Half-time entertainment is provided by Helguson junior in Watford kit with his uninvolved father at the halfway line. His tendency to miss the ball completely, despite it being almost as big as him, will probably restrict his involvement at this stage, although it would have been nice to see Helguson Snr. throwing himself at some of those crosses.

Another echo from last year, as Pete Fincham again rings from Worldnet to make disparaging comments at the state of the scoreline. "Lewington Out!" is the tongue-in-cheek judgment on this occasion.

The second-half, post end-switching on behalf of spectators and players, and not the anticipated glut of substitutions, just Lee Cook on for Norville as Watford switch to a more conventional 4-4-2. Watford continue to dominate possession and look increasingly like doing something with it. Stephen Hughes, playing with a heavily bandaged hand in his first outing since November, is one player growing into the game rather than, like Smith in particular, drifting out of it. Appropriately, he gives Watford the lead for the first time... Doyley's perceptive ball into space towards the right corner flag releases Hand, who spins on the ball and belts a cross into the area in a single movement. The increasingly hapless Richard Wilmot again misses completely and Hughes has made the run to the far post where he volleys in tidily.

Jamie Hand, meanwhile, appears to have hurt himself making the impossicross, and signals for a change... Ray Lewington's assertion that no injuries have been picked up remove the only real shadow to the afternoon later in the evening. Enter Anthony McNamee, and the first of several cameo roles that dominate the second half... you have to feel sorry for Lee Cook, whose year out looks increasingly expensive, once again shunted to his unnatural right flank. McNamee does his thing, just as you'd hope, and the right-side of City's defence, having been run ragged in the first half by Smith, has more to think about. Following behind McNamee is a replacement for the tiring Smith introduced to us as Simon Patterson. Not having been introduced to Patterson before and not immediately recognising Dom Foley beneath his newly bleached coiffure, we see no reason to doubt the announcer until he confesses to his error some minutes later as an afterthought to the introduction of Swonnell for the busy Hyde.

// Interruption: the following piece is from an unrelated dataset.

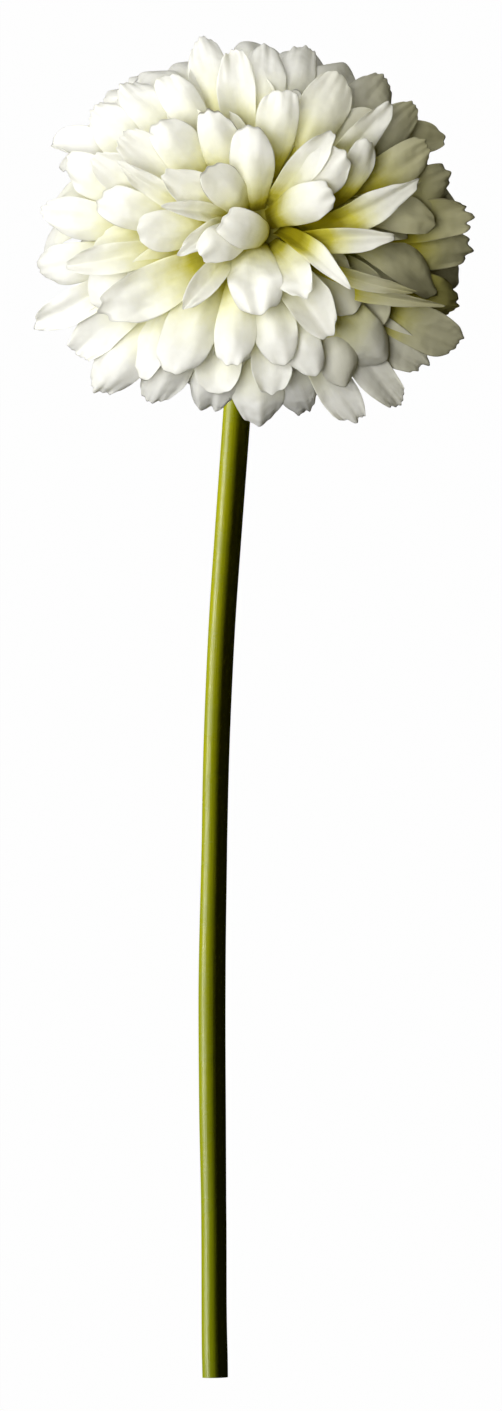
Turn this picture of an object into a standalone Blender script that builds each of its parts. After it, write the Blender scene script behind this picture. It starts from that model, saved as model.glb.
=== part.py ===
"""A cut allium, lying on a surface as it would be left on a table.

A ball-shaped bloom of broad spoon petals stands on a bare, gently curved stem. The flower lies with
its crown up. It rests on a few petals that its weight presses flat, and on the stem's cut end.
Metres, +Z up, +Y from the cut end to the bloom, origin under the middle of the whole flower.
"""

import math
import random
from dataclasses import dataclass

import bmesh
import bpy
from mathutils import Vector

MM = 0.001

# The bloom: a ball a little wider than it is long, low enough for its lowest petals to lie flat.
BLOOM_CENTRE = Vector((0.0, 138.0, 50.5)) * MM
BLOOM_HALF_SIZES = Vector((63.5, 56.5, 58.5)) * MM
CORE_RADIUS = 30.0 * MM
CORE_SEGMENTS = 16
CORE_RINGS = 10

# Petals lean away from the crown, which faces up, and close in round the neck of the stem.
CROWN = Vector((0.03, 0.06, 1.0)).normalized()
NECK = Vector((-0.08, -0.92, -0.38)).normalized()
NECK_OPENING = math.radians(15.0)

# The spiral that places most petals, and how far its petals differ from each other.
PETAL_SPOTS = 178
GOLDEN_ANGLE = math.radians(137.508)
SEED = 11
HEIGHT_JITTER = 0.006
TURN_JITTER = 0.12
REACH_RANGE = (0.90, 0.99)
RISE_RANGE = (0.80, 0.90)
SIZE_RANGE = (0.85, 1.15)
CUP_CHOICES = (-0.34, -0.28, -0.22, 0.26)
CUP_RANGE = (0.7, 1.3)
POINT_CHOICES = (0.0, 0.0, 0.04)
MOST_TWIST = math.radians(16.0)

# How far a petal bends over: less at the crown, and less where petals meet at the neck.
PETAL_BEND = math.radians(21.0)
CROWN_BEND = math.radians(7.0)
CROWN_BEND_GROWTH = 0.5
NECK_BEND_GROWTH = 0.55

# One petal: a narrow claw in the core, widening to a round spoon that bends outwards.
PETAL_THICKNESS = 0.7 * MM
PETAL_HALF_WIDTH = 6.8 * MM
ROOT_RADIUS = 26.0 * MM
CLAW_SHARE = 0.36
WIDEST_AT = 0.7
TIP_SHARE = 0.68
TIP_ROUNDING = 0.075
CUP_MIDDLE = 0.4
PETAL_ROWS = 3
PETAL_COLUMNS = 2
ROW_SPACING = 0.6

# Petals under the bloom lie in two layers on the surface.
FLOOR_LAYER = 0.9 * MM
PRESSED_BELOW = 0.25 * MM

# Petals that are seen from above are set by hand: millimetres right of and above the bloom's
# centre for the tip, then for the bend, then half the width, and the cup, below zero where the
# petal is arched. First the ones round the crown, from upper left round to the right side.
CROWN_PETALS = [
    (-28, 30, -15, 16.5, 6.4, -0.30),
    (-12, 33.5, -8.5, 17, 6.0, -0.28),
    (-0.5, 28.5, 0.5, 8, 6.6, -0.36),
    (-13, 17, -3, 6, 5.8, -0.22),
    (-24, 15, -10, 5.5, 5.6, 0.22),
    (-22.5, 5.5, -8, 3.5, 2.8, 0.50),
    (-33, -1, -15, -1, 6.2, -0.30),
    (-19, -6.5, -7, 2, 3.4, 0.55),
    (-44.5, 8.5, -25, 1, 6.0, -0.22),
    (-14, -8, -2, 0, 5.6, -0.18),
    (-7.5, 1.5, 6, -4.5, 5.6, -0.30),
    (1.5, -22.5, -0.5, -7.5, 8.1, -0.20),
    (15.5, -19.5, 7.5, -7.5, 5.5, 0.28),
    (22, -30, 9.5, -12, 6.5, 0.32),
    (17.5, -42.5, 8.5, -23.5, 6.4, -0.30),
    (-6.5, -40, -4, -17.5, 6.1, -0.40),
    (9.5, -39.5, 3, -17.5, 6.6, -0.40),
    (-24.5, -41.5, -12, -18, 8.0, -0.35),
    (-42, -23.5, -17.5, -13.5, 7.6, 0.15),
    (-19, -22.5, -7, -8.5, 3.8, 0.60),
    (22, 25.5, 8, 9.5, 4.6, 0.35),
    (26.5, 20.5, 11.5, 8.5, 7.0, -0.25),
    (22, 9.5, 7, 3.5, 5.8, -0.30),
    (38.5, 34.5, 21, 12, 4.6, 0.35),
    (34, 24.5, 25.5, 5.5, 5.2, -0.22),
    (42.5, 10, 21, -2.5, 5.0, 0.30),
    (37.5, -3, 13, -5, 3.8, 0.35),
    (23.5, -13, 11.5, -1.5, 3.3, 0.42),
    (46.5, -21.5, 21, -17, 2.9, 0.50),
    (42, -18, 19, -13, 2.6, 0.45),
    (39.5, -39, 17, -19, 8.0, -0.30),
]

# Then the ones further out, once round from upper left by way of the neck and the right side,
# and one more at the lower right.
RIM_PETALS = [
    (-38, 26.5, -21.5, 13.5, 6.0, 0.25),
    (-36, 16.5, -21, 5.5, 3.4, 0.50),
    (-45, 20, -29.5, 9.5, 6.0, 0.25),
    (-55.5, 18.5, -39, 10, 6.2, -0.25),
    (-60, 4, -41, 0.5, 6.0, -0.25),
    (-63.5, -12, -44, -9, 6.0, -0.25),
    (-51.5, -11, -29.5, -7.5, 4.5, 0.40),
    (-60, -27, -41, -17, 5.2, 0.35),
    (-51, -37, -36, -22, 6.2, 0.25),
    (-45.5, -47, -29.5, -28, 7.2, -0.30),
    (-29.5, -50.5, -19.5, -30.5, 6.6, -0.30),
    (-13.5, -54.5, -8.5, -33.5, 7.2, -0.35),
    (1.5, -57.5, 1, -36.5, 8.0, -0.30),
    (15.5, -54.5, 9, -35, 6.8, -0.30),
    (30, -55.5, 17.5, -36.5, 5.6, 0.25),
    (41, -49, 25, -30.5, 5.4, 0.35),
    (59.5, -33.5, 36, -23.5, 6.6, 0.25),
    (61, -22, 38.5, -17.5, 6.2, -0.22),
    (63, -6, 40, -6, 6.6, -0.22),
    (61, 3.5, 40, 0.5, 6.2, 0.26),
    (58, 15, 38.5, 7, 6.6, -0.25),
    (51, 23, 33.5, 11.5, 6.0, -0.25),
    (47, 35.5, 30.5, 20, 6.0, -0.25),
    (39.5, 44.5, 25.5, 27.5, 7.0, -0.25),
    (26, 43.5, 15.5, 24.5, 7.2, -0.28),
    (15, 54.5, 9.5, 33, 6.0, -0.25),
    (9, 39.5, 5.5, 21.5, 6.4, -0.30),
    (4, 53.5, 3, 33, 6.2, -0.30),
    (-6, 50, -3.5, 30, 5.6, 0.25),
    (-15.5, 55, -10.5, 34.5, 5.8, -0.25),
    (-26, 44.5, -16, 29, 5.6, -0.25),
    (-38, 42.5, -24, 27.5, 6.6, -0.28),
    (-48, 34, -32.5, 21.5, 6.6, -0.25),
    (51, -41.5, 31.5, -27.5, 5.8, 0.25),
]
FACE_REACH = 0.97
FACE_LIFT = 0.06
FACE_RISE = 0.80
FACE_ROOM = 12.0 * MM
FILLER_SINK = 0.87
FILLER_ZONE = math.radians(52.0)
FILLER_BARE = math.radians(25.0)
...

Entering the fray with Foley is a slight, ginger-haired midfielder. His arrival is cause for great celebration amongst the yellow bits of terrace, for although he is by some distance the least effective yellow shirt on the pitch, just having Nicky Wright around again feels good. At half-time, as he warmed up, he was asked whether he was to be introduced. "I can't get a game" he said, before turning on his heels quickly and trotting off with his eyes to the floor. And his performance shows the same lack of sparkle... on one occasion, a strong shot is badly fluffed by the home keeper. The ball is spilled towards Wright, and based on his memorable two-thirds of a season in the first team three years ago, you'd expect to see the livewire first onto these mistakes. Instead he has his back to play and is running away from the ball.

At least he's there, though, rather than being cheaply discarded as other favourites have been. He clearly has a chance, the rest is up to him. It's also worth bearing in mind, as ig later points out, that even before his injury, his occasional troughs in form were particularly deep.

Dom Foley has had a number of false starts in his Watford career, and one suspects that he's running out of chances. The half-hour he gets here however will have done him no harm whatsoever, the elegance and touch which many have recognised being combined with an unfamiliar steel. The third goal is his creation, his perfect through ball meeting Hughes' run, the midfielder sliding the ball past the advancing keeper and precisely inside the left-hand post.

Three-one. Finally we do get to see the heralded Simon Patterson, and both the reason for and the irony in the earlier error become apparent. Patterson is wearing the same shirt number as Foley, an unusual feature shared also by Cook and Swonnell, but there the similarity ends. Patterson is a giant of a man, with the build and gait of a basketball player rather than a footballer. Perhaps losing themselves for a moment, St.Albans begin to adopt basketball regulations by occasionally reintroducing previously extracted players for the remainder of the game.

And Patterson, it is immediately evident, is enormous fun. For one thing, challenges seem to bounce off him in a way that will remind people of Devon White's notorious Watford career. Unlike White, Patterson has control, grace and wit. With his long lanky frame he is able to stretch and cover half the penalty area without moving his upper torso. A succession of sways and feints fool three defenders on the edge of the box, winning an improbable corner (and the crowd).

The fourth goal is utterly pleasing both in its delivery and execution, a belted cross from the right by Cook flying across the face of goal until met by the head of Foley, diving at the feet of the surprised defender who ends up on top of him as the ball bombs into the roof of the net. The Irishman's disciples are grinning particularly widely as the game trundles to a conclusion.

At the end of the game St.Albans score again; I can't comment because I wasn't watching, and from our vantage point at barely pitch level I doubt that a useful account would have been forthcoming anyway. Here's another thought... if non-league fans can't see their team defend, do they by default enjoy their football more ?

I haven't mentioned our hosts much in this account... without wishing to belittle their performance, the one player who stood out (in the absence of a pen with which to keep track of shirt numbers) did not distinguish himself. And in any event, this one was solely about Watford.

We turn to leave the ground and begin conversations and reflections as we make our way towards the exit into Clarence Park. And then we stop and turn, because unprompted and despite the rapid emptying of the ground, Watford's team is trotting around the pitch in a group applauding the support.

Welcome to the job, Mr.Lewington. So far, so good.